Antibiotic-induced bacterial lysis has been shown to enhance the meningeal inflammation and cerebral circulatory pathology in both experimental and clinical studies, and treatment with anti-inflammatory drugs such as corticosteroids may reduce these indices of neurological damage (8, 10, 12, 13). Moreover, specific inhibition of leukocyte transmigration to the subarachnoid space through the blocking of firm leukocyte adhesion to vascular endothelium modulates the inflammation, reduces the increase in brain water content, and improves the survival rates of the animals; i.e., anti-CD18 MAbs have been documented to attenuate meningitic inflammation after treatment with antibiotics in both pneumococcal (13) and H. influenzae (10) experimental meningitis. Recently, the anti-inflammatory effects of anti-ICAM MAbs have also been demonstrated in experimental meningitis (15). Compared with these results, our present findings indicate that fucoidin is more effective in decreasing the meningitic inflammatory changes: fucoidin completely inhibited the ampicillin-induced increase in leukocyte recruitment as measured 4 and 6 h after a dose of ampicillin, and it decreased protein levels 4 h after antibiotic administration. In the studies described above in which anti-CD18 treatment significantly reduced the enhancement of leukocyte and protein accumulation in rabbits with pneumococcal (13) or H. influenzae (10) meningitis, both these indices of inflammation still increased after antibiotic treatment. Thus, in the former study (13), the median CSF leukocyte density did not increase 4 h after antibiotic treatment, but at 6 h, the median leukocyte count increased 10-fold. In the latter study (10), the mean CSF leukocyte and protein levels increased by at least 50% 2 h after a dose of antibiotics, and even more after 6 h. However, to make a strict comparison between fucoidin and MAb IB4, these drugs would have to be tested in the same animal model. One explanation of why fucoidin appears to be more effective than anti-CD18 therapy may be that firm leukocyte adhesion may involve beta-1-integrins in addition to the CD11-CD18 complex (3), while leukocyte rolling (inhibited by fucoidin but not anti-CD18 MAbs) is a precondition for the firm adhesion (5).

The other two indices of inflammation measured in this study, lactate and glucose levels, were markedly changed 16 h after bacterial inoculation but did not change significantly after treatment with ampicillin or ampicillin plus fucoidin. Although CSF lactic acidosis has been reported to be induced by a bolus dose of antibiotics in experimental meningitis (9, 10), our findings suggest that CSF lactate and glucose concentrations are not associated with the increase in CSF leukocytes after a dose of ampicillin.

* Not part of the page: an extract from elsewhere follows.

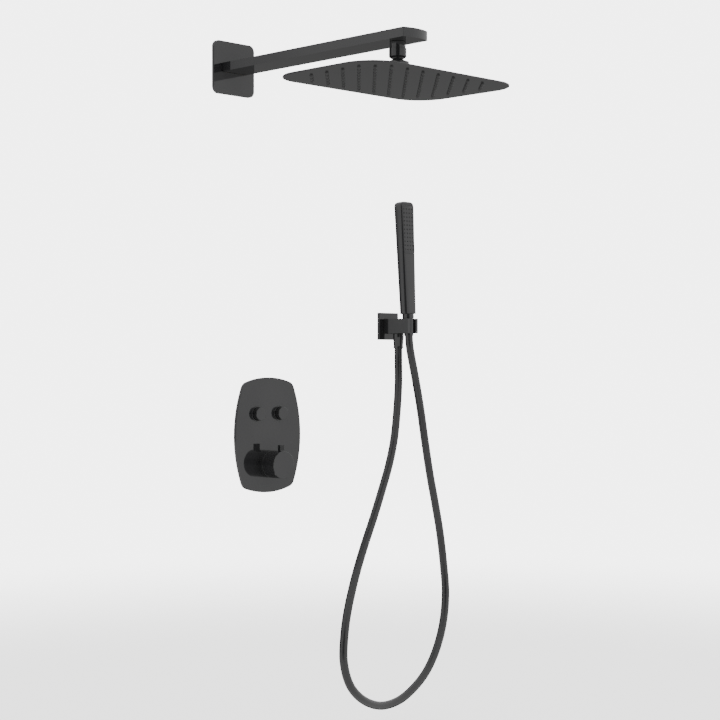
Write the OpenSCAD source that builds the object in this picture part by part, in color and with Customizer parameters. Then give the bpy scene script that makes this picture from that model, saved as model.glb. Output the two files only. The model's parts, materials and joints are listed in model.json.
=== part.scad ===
// Concealed shower set for a wall: a flat arm with a rain head, a hand shower on
// a wall outlet with its hose, and a thermostatic valve with two push buttons.
// Millimetres. X runs along the wall, -Y comes out of the wall, +Z is up.
// The origin is the centre of the arm's threaded stub, on the wall's face.

/* [Layout] */
// Distance along the wall from the arm to the hand shower outlet
outlet_x = 338; // [300:1:400]
// Drop from the arm to the hand shower outlet
outlet_drop = 386; // [330:1:420]
// Distance along the wall from the arm to the valve
valve_x = 70; // [0:1:100]
// Drop from the arm to the valve
valve_drop = 558; // [500:1:700]

/* [Arm] */
// Reach of the arm from the wall
arm_reach = 386; // [300:1:450]
// Width of the arm
arm_w = 48; // [44:1:54]
// Thickness of the arm
arm_t = 13; // [12:0.5:16]
// Radius of the arm's bowed free end, seen from above
arm_end_r = 60; // [40:5:120]
// Side of the square wall flange
arm_flange_side = 80; // [76:1:100]
// Distance from the arm's free end to the swivel axis
swivel_inset = 38; // [34:1:60]

/* [Rain head] */
// Width of the head along the wall
head_w = 300; // [260:10:400]
// Depth of the head away from the wall
head_d = 200; // [180:10:300]
// Corner radius of the head
head_corner_r = 50; // [30:1:60]
// Thickness of the head at its rim
head_rim_t = 2; // [2:0.5:4]
// Distance from the arm's centre to the head's spray face
head_drop = 62; // [61:1:66]
// Distance between nozzles in one row
nozzle_pitch = 30; // [28:1:32]
// Height of each nozzle below the spray face
nozzle_h = 3; // [2:0.5:4]

/* [Valve] */
// Width of the cover plate
plate_w = 134; // [128:1:150]
// Height of the cover plate
plate_h = 178; // [172:1:200]
// Depth of the cover plate
plate_t = 5; // [5:0.5:8]
// Diameter of each push button
button_d = 20; // [18:0.5:21]
// How far each push button stands out of the plate
button_out = 9; // [8:0.5:12]
// Travel of each push button
button_travel = 4; // [3:0.5:4.5]
// Diameter of the temperature knob
knob_d = 42.5; // [42:0.5:48]
// How far the knob stands out of the plate
knob_out = 35; // [34:1:45]

/* [Hand shower] */
// Side of the square outlet plate
outlet_side = 45; // [44:1:60]
// How far the holder block stands out of the wall
block_out = 60; // [58:1:62]
// Side of the holder block's square section
block_side = 24; // [23:0.5:26]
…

Interference with the leukocyte endothelial adhesion process in bacterial meningitis has therapeutic potential in clinical situations in that it may be possible to inhibit the inflammatory burst elicited by the first dose of antibiotics. However, it must be noted in this context that the phenomenon of an inflammatory overload after a bolus dose of ampicillin in rabbits with experimental pneumococcal meningitis has been found to be dependent on the CSF bacterial concentration at the time of treatment (9). Thus, it has been shown that when the pneumococcal bacterial concentration reaches a threshold of about 10⁶ CFU/ml there is a marked increase in CSF leukocytes, and a dose of ampicillin has no impact on the CSF leukocyte count under these conditions (9). However, the injection of ampicillin shortly before this threshold concentration is reached results in an inflammatory burst, while a delay in inflammation is seen if ampicillin is injected several hours earlier. Thus, it seems that the inflammatory increase induced by antibiotics occurs only during a limited phase in the course of experimental pneumococcal meningitis.

In conclusion, we have documented for the first time that the polysaccharide fucoidin effectively inhibits the accumulation of CSF leukocytes upon administration of antibiotics in experimental meningitis induced with live bacteria. As mentioned before, other therapeutic strategies are also possible, but in order to reduce CSF leukocyte recruitment it appears that the inhibition of leukocyte rolling (with, for example, fucoidin) is more efficient than the blocking of firm leukocyte adhesion with anti-CD18 or anti-ICAM-1 MAbs.